— begin —

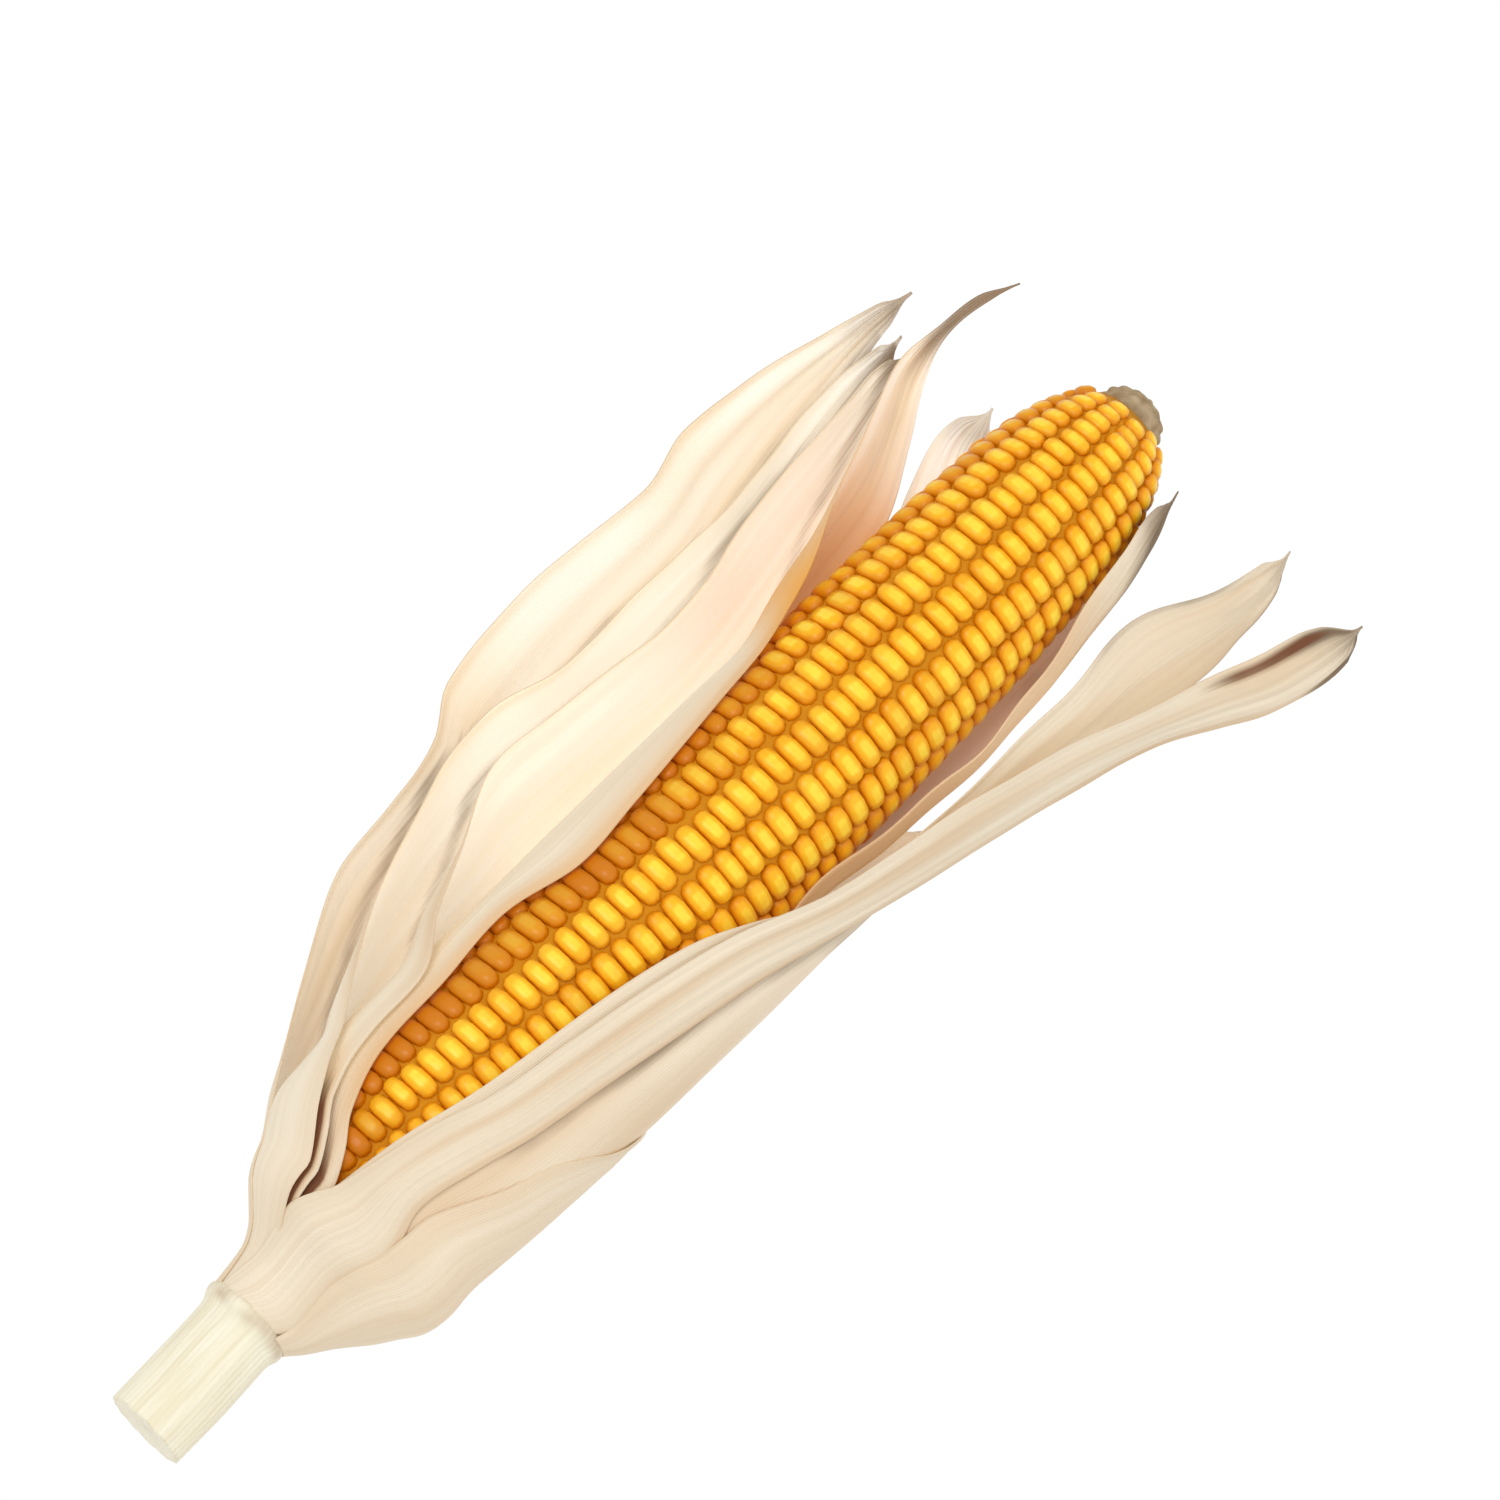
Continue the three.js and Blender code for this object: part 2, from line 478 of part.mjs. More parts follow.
function leaf(name) {
  const { stations, steps } = LEAVES[name];
  const [start, end] = [FOOT_STEPS[FOOT_STEPS.length - 1], stations[stations.length - 1][0]];
  const places = [stations[0][0], ...FOOT_STEPS];
  const count = steps[0] - FOOT_STEPS.length;
  for (let i = 1; i <= count; i += 1) {
    const u = i / count;
    places.push(lerp(start, end, u - TIP_CROWDING * Math.sin(2 * Math.PI * u)));
  }
  const grid = places.map((x) =>
    Array.from({ length: steps[1] + 1 }, (_, j) => leafPoint(LEAVES[name], x, (2 * j) / steps[1] - 1)),
  );
  return bladeSolid(grid, LEAF);
}

// ---- Assembly -----------------------------------------------------------------------------------

const finish = (color, roughness) => new THREE.MeshStandardMaterial({ color, roughness, metalness: 0 });
const KERNEL_FINISH = finish(0xe9a21a, 0.38);
const COB_FINISH = finish(0x9a8a72, 0.9);
const STALK_FINISH = finish(0xe6dcae, 0.75);
const HUSK_FINISH = finish(0xf0e4c4, 0.8);

function piece(name, geometry, material) {
  const mesh = new THREE.Mesh(geometry, material);
  mesh.name = name;
  return mesh;
}

const ear = new THREE.Group();
ear.add(piece("kernels", kernels(), KERNEL_FINISH));
ear.add(piece("cob", cob(), COB_FINISH));
ear.add(piece("stalk", stalk(), STALK_FINISH));
for (const name of Object.keys(LEAVES)) ear.add(piece(name, leaf(name), HUSK_FINISH));

// The origin goes under the middle of the box of the whole ear, on the surface.
const box = new THREE.Box3().setFromObject(ear);
const middle = box.getCenter(new THREE.Vector3());
ear.position.set(-middle.x, -middle.y, -FLOOR);

const part = new THREE.Group();
part.add(ear);
export default part;
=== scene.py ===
# %% [markdown]
# # A dried ear of maize with its husk peeled back
#
# This file dresses the plain solids of an ear of maize: its kernels, the cob, the stalk and ten husk
# leaves. The solids are loaded first, as a fixed frame, and every finer piece is made in the same place.
# Lengths are worked out in millimetres about the ear's own axis, which runs along +X from the stalk to the
# bare tip, and turned into metres only when a point is placed.

# %% Load the frame
import math
import random

import bmesh
import bpy
from mathutils import Matrix, Vector, noise


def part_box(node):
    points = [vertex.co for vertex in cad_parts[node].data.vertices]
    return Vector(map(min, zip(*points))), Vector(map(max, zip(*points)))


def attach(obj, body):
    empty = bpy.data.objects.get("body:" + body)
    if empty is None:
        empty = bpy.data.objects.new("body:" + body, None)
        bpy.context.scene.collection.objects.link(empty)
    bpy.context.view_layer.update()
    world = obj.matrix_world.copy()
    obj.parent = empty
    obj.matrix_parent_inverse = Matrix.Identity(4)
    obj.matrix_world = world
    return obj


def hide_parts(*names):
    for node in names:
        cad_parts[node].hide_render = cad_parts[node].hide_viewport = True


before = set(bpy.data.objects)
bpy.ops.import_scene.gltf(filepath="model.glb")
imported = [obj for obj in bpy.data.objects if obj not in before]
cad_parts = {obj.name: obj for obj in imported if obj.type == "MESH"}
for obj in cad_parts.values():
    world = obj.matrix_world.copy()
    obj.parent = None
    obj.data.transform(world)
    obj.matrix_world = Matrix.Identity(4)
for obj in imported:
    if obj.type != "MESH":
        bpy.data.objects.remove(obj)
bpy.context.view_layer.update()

print("solids:", sorted(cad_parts))

# %% [markdown]
# ## The ear's own frame
#
# The origin of the part lies on the surface under the middle of its box, but the shapes are easier to write
# about the ear's axis. The stalk's box shows where that axis is: its cut end lies 44 mm behind the butt of
# the ear, its ring reaches 12.4 mm to the right, and the axis is 23.6 mm above the surface.

# %% From millimetres about the ear's axis to metres in the part
MM = 0.001
STALK_END, STALK_RIGHT, FLOOR = -44, -12.4, -23.6
stalk_low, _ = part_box("stalk")
AXIS = Vector((stalk_low.x - STALK_END * MM, stalk_low.y - STALK_RIGHT * MM, -FLOOR * MM))


def place(x, y, z):
    """A point given in millimetres about the ear's axis, in metres in the part."""
    return AXIS + Vector((x, y, z)) * MM


print("ear axis starts at", tuple(round(c * 1000, 1) for c in AXIS), "mm")

# %% [markdown]
# ## Curves through a few stations
#
# Plants have no straight lines, so each long form is given at a few stations along the ear and a smooth
# curve runs through them. A cubic with shared slopes passes through every station, which makes it easy to
# say where an edge of a leaf lies.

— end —

→ Task brief
Give back, exactly as written, each line from the one that contains "const finish = (color, roughness)" through the one that contains "zip(*points))), Vector(map(max, zip(*points)))".

→ Task output
const finish = (color, roughness) => new THREE.MeshStandardMaterial({ color, roughness, metalness: 0 });
const KERNEL_FINISH = finish(0xe9a21a, 0.38);
const COB_FINISH = finish(0x9a8a72, 0.9);
const STALK_FINISH = finish(0xe6dcae, 0.75);
const HUSK_FINISH = finish(0xf0e4c4, 0.8);

function piece(name, geometry, material) {
  const mesh = new THREE.Mesh(geometry, material);
  mesh.name = name;
  return mesh;
}

const ear = new THREE.Group();
ear.add(piece("kernels", kernels(), KERNEL_FINISH));
ear.add(piece("cob", cob(), COB_FINISH));
ear.add(piece("stalk", stalk(), STALK_FINISH));
for (const name of Object.keys(LEAVES)) ear.add(piece(name, leaf(name), HUSK_FINISH));

// The origin goes under the middle of the box of the whole ear, on the surface.
const box = new THREE.Box3().setFromObject(ear);
const middle = box.getCenter(new THREE.Vector3());
ear.position.set(-middle.x, -middle.y, -FLOOR);

const part = new THREE.Group();
part.add(ear);
export default part;
=== scene.py ===
# %% [markdown]
# # A dried ear of maize with its husk peeled back
#
# This file dresses the plain solids of an ear of maize: its kernels, the cob, the stalk and ten husk
# leaves. The solids are loaded first, as a fixed frame, and every finer piece is made in the same place.
# Lengths are worked out in millimetres about the ear's own axis, which runs along +X from the stalk to the
# bare tip, and turned into metres only when a point is placed.

# %% Load the frame
import math
import random

import bmesh
import bpy
from mathutils import Matrix, Vector, noise


def part_box(node):
    points = [vertex.co for vertex in cad_parts[node].data.vertices]
    return Vector(map(min, zip(*points))), Vector(map(max, zip(*points)))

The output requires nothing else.